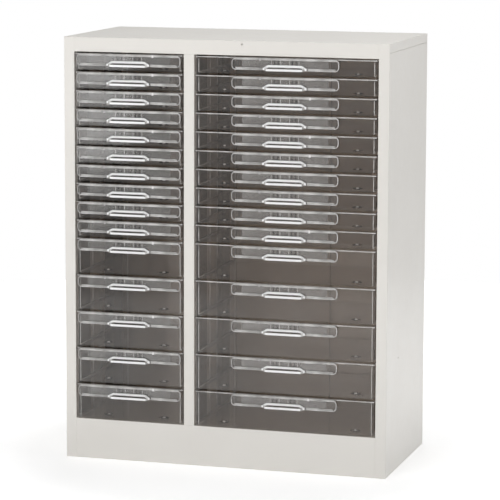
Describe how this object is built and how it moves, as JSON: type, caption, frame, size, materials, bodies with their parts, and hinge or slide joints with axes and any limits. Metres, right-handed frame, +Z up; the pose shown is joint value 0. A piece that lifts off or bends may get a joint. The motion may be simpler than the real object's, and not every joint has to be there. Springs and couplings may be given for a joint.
{
  "type": "multi-drawer paper cabinet",
  "caption": "Upright steel office cabinet with a narrow and a wide column of clear pull-out paper trays, shallow above deep, each with a label holder and a hooded pull, on a closed plinth.",
  "frame": {"origin": "middle of the cabinet's footprint, on the floor", "axes": "+Z up; the drawers open towards -Y; +X is the wide column's side, to the right as seen from the front"},
  "size_m": [0.686, 0.3486, 0.88],
  "materials": {
    "cream_enamel": "semi-gloss baked enamel with a faint orange peel",
    "runner_steel": "satin dark coated steel",
    "clear_tray": "polished smoke-clear polystyrene",
    "foot_plastic": "matt moulded black"
  },
  "bodies": {
    "cabinet": {"top_panel": "cream_enamel", "left_side_panel": "cream_enamel", "right_side_panel": "cream_enamel", "back_panel": "cream_enamel", "left_stile": "cream_enamel", "right_stile": "cream_enamel", "mullion": "cream_enamel", "top_rail": "cream_enamel", "bottom_rail": "cream_enamel", "base_panel": "cream_enamel", "centre_partition": "cream_enamel", "rear_plinth_rail": "cream_enamel", "narrow_back_stiffener": "cream_enamel", "wide_back_stiffener": "cream_enamel", "narrow_left_front_post": "runner_steel", "narrow_left_rear_post": "runner_steel", "narrow_right_front_post": "runner_steel", "narrow_right_rear_post": "runner_steel", "wide_left_front_post": "runner_steel", "wide_left_rear_post": "runner_steel", "wide_right_front_post": "runner_steel", "wide_right_rear_post": "runner_steel", "narrow_left_runners": "runner_steel", "narrow_right_runners": "runner_steel", "wide_left_runners": "runner_steel", "wide_right_runners": "runner_steel", "corner_gussets": "runner_steel", "levelling_feet": "foot_plastic"},
    "narrow_drawer_01": {"narrow_drawer_01": "clear_tray"},
    "narrow_drawer_02": {"narrow_drawer_02": "clear_tray"},
    "narrow_drawer_03": {"narrow_drawer_03": "clear_tray"},
    "narrow_drawer_04": {"narrow_drawer_04": "clear_tray"},
    "narrow_drawer_05": {"narrow_drawer_05": "clear_tray"},
    "narrow_drawer_06": {"narrow_drawer_06": "clear_tray"},
    "narrow_drawer_07": {"narrow_drawer_07": "clear_tray"},
    "narrow_drawer_08": {"narrow_drawer_08": "clear_tray"},
    "narrow_drawer_09": {"narrow_drawer_09": "clear_tray"},
    "narrow_drawer_10": {"narrow_drawer_10": "clear_tray"},
    "narrow_drawer_11": {"narrow_drawer_11": "clear_tray"},
    "narrow_drawer_12": {"narrow_drawer_12": "clear_tray"},
    "narrow_drawer_13": {"narrow_drawer_13": "clear_tray"},
    "narrow_drawer_14": {"narrow_drawer_14": "clear_tray"},
    "narrow_drawer_15": {"narrow_drawer_15": "clear_tray"},
    "wide_drawer_01": {"wide_drawer_01": "clear_tray"},
    "wide_drawer_02": {"wide_drawer_02": "clear_tray"},
    "wide_drawer_03": {"wide_drawer_03": "clear_tray"},
    "wide_drawer_04": {"wide_drawer_04": "clear_tray"},
    "wide_drawer_05": {"wide_drawer_05": "clear_tray"},
    "wide_drawer_06": {"wide_drawer_06": "clear_tray"},
    "wide_drawer_07": {"wide_drawer_07": "clear_tray"},
    "wide_drawer_08": {"wide_drawer_08": "clear_tray"},
    "wide_drawer_09": {"wide_drawer_09": "clear_tray"},
    "wide_drawer_10": {"wide_drawer_10": "clear_tray"},
    "wide_drawer_11": {"wide_drawer_11": "clear_tray"},
    "wide_drawer_12": {"wide_drawer_12": "clear_tray"},
    "wide_drawer_13": {"wide_drawer_13": "clear_tray"},
    "wide_drawer_14": {"wide_drawer_14": "clear_tray"},
    "wide_drawer_15": {"wide_drawer_15": "clear_tray"}
  },
  "joints": [
    {"name": "narrow_drawer_01_slide", "type": "slide", "parent": "cabinet", "child": "narrow_drawer_01", "axis": [0, -1, 0], "range_m": [0, 0.215]},
    {"name": "narrow_drawer_02_slide", "type": "slide", "parent": "cabinet", "child": "narrow_drawer_02", "axis": [0, -1, 0], "range_m": [0, 0.215]},
    {"name": "narrow_drawer_03_slide", "type": "slide", "parent": "cabinet", "child": "narrow_drawer_03", "axis": [0, -1, 0], "range_m": [0, 0.215]},
    {"name": "narrow_drawer_04_slide", "type": "slide", "parent": "cabinet", "child": "narrow_drawer_04", "axis": [0, -1, 0], "range_m": [0, 0.215]},
    {"name": "narrow_drawer_05_slide", "type": "slide", "parent": "cabinet", "child": "narrow_drawer_05", "axis": [0, -1, 0], "range_m": [0, 0.215]},
    {"name": "narrow_drawer_06_slide", "type": "slide", "parent": "cabinet", "child": "narrow_drawer_06", "axis": [0, -1, 0], "range_m": [0, 0.215]},
    {"name": "narrow_drawer_07_slide", "type": "slide", "parent": "cabinet", "child": "narrow_drawer_07", "axis": [0, -1, 0], "range_m": [0, 0.215]},
    {"name": "narrow_drawer_08_slide", "type": "slide", "parent": "cabinet", "child": "narrow_drawer_08", "axis": [0, -1, 0], "range_m": [0, 0.215]},
    {"name": "narrow_drawer_09_slide", "type": "slide", "parent": "cabinet", "child": "narrow_drawer_09", "axis": [0, -1, 0], "range_m": [0, 0.215]},
    {"name": "narrow_drawer_10_slide", "type": "slide", "parent": "cabinet", "child": "narrow_drawer_10", "axis": [0, -1, 0], "range_m": [0, 0.215]},
    {"name": "narrow_drawer_11_slide", "type": "slide", "parent": "cabinet", "child": "narrow_drawer_11", "axis": [0, -1, 0], "range_m": [0, 0.215]},
    {"name": "narrow_drawer_12_slide", "type": "slide", "parent": "cabinet", "child": "narrow_drawer_12", "axis": [0, -1, 0], "range_m": [0, 0.215]},
    {"name": "narrow_drawer_13_slide", "type": "slide", "parent": "cabinet", "child": "narrow_drawer_13", "axis": [0, -1, 0], "range_m": [0, 0.215]},
    {"name": "narrow_drawer_14_slide", "type": "slide", "parent": "cabinet", "child": "narrow_drawer_14", "axis": [0, -1, 0], "range_m": [0, 0.215]},
    {"name": "narrow_drawer_15_slide", "type": "slide", "parent": "cabinet", "child": "narrow_drawer_15", "axis": [0, -1, 0], "range_m": [0, 0.215]},
    {"name": "wide_drawer_01_slide", "type": "slide", "parent": "cabinet", "child": "wide_drawer_01", "axis": [0, -1, 0], "range_m": [0, 0.175]},
    {"name": "wide_drawer_02_slide", "type": "slide", "parent": "cabinet", "child": "wide_drawer_02", "axis": [0, -1, 0], "range_m": [0, 0.175]},
    {"name": "wide_drawer_03_slide", "type": "slide", "parent": "cabinet", "child": "wide_drawer_03", "axis": [0, -1, 0], "range_m": [0, 0.175]},
    {"name": "wide_drawer_04_slide", "type": "slide", "parent": "cabinet", "child": "wide_drawer_04", "axis": [0, -1, 0], "range_m": [0, 0.175]},
    {"name": "wide_drawer_05_slide", "type": "slide", "parent": "cabinet", "child": "wide_drawer_05", "axis": [0, -1, 0], "range_m": [0, 0.175]},
    {"name": "wide_drawer_06_slide", "type": "slide", "parent": "cabinet", "child": "wide_drawer_06", "axis": [0, -1, 0], "range_m": [0, 0.175]},
    {"name": "wide_drawer_07_slide", "type": "slide", "parent": "cabinet", "child": "wide_drawer_07", "axis": [0, -1, 0], "range_m": [0, 0.175]},
    {"name": "wide_drawer_08_slide", "type": "slide", "parent": "cabinet", "child": "wide_drawer_08", "axis": [0, -1, 0], "range_m": [0, 0.175]},
    {"name": "wide_drawer_09_slide", "type": "slide", "parent": "cabinet", "child": "wide_drawer_09", "axis": [0, -1, 0], "range_m": [0, 0.175]},
    {"name": "wide_drawer_10_slide", "type": "slide", "parent": "cabinet", "child": "wide_drawer_10", "axis": [0, -1, 0], "range_m": [0, 0.175]},
    {"name": "wide_drawer_11_slide", "type": "slide", "parent": "cabinet", "child": "wide_drawer_11", "axis": [0, -1, 0], "range_m": [0, 0.175]},
    {"name": "wide_drawer_12_slide", "type": "slide", "parent": "cabinet", "child": "wide_drawer_12", "axis": [0, -1, 0], "range_m": [0, 0.175]},
    {"name": "wide_drawer_13_slide", "type": "slide", "parent": "cabinet", "child": "wide_drawer_13", "axis": [0, -1, 0], "range_m": [0, 0.175]},
    {"name": "wide_drawer_14_slide", "type": "slide", "parent": "cabinet", "child": "wide_drawer_14", "axis": [0, -1, 0], "range_m": [0, 0.175]},
    {"name": "wide_drawer_15_slide", "type": "slide", "parent": "cabinet", "child": "wide_drawer_15", "axis": [0, -1, 0], "range_m": [0, 0.175]}
  ]
}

- - - - - - -

Identify each line holding the string "bodies", and copy it out.

Describe how this object is built and how it moves, as JSON: type, caption, frame, size, materials, bodies with their parts, and hinge or slide joints with axes and any limits. Metres, right-handed frame, +Z up; the pose shown is joint value 0. A piece that lifts off or bends may get a joint. The motion may be simpler than the real object's, and not every joint has to be there. Springs and couplings may be given for a joint.
  "bodies": {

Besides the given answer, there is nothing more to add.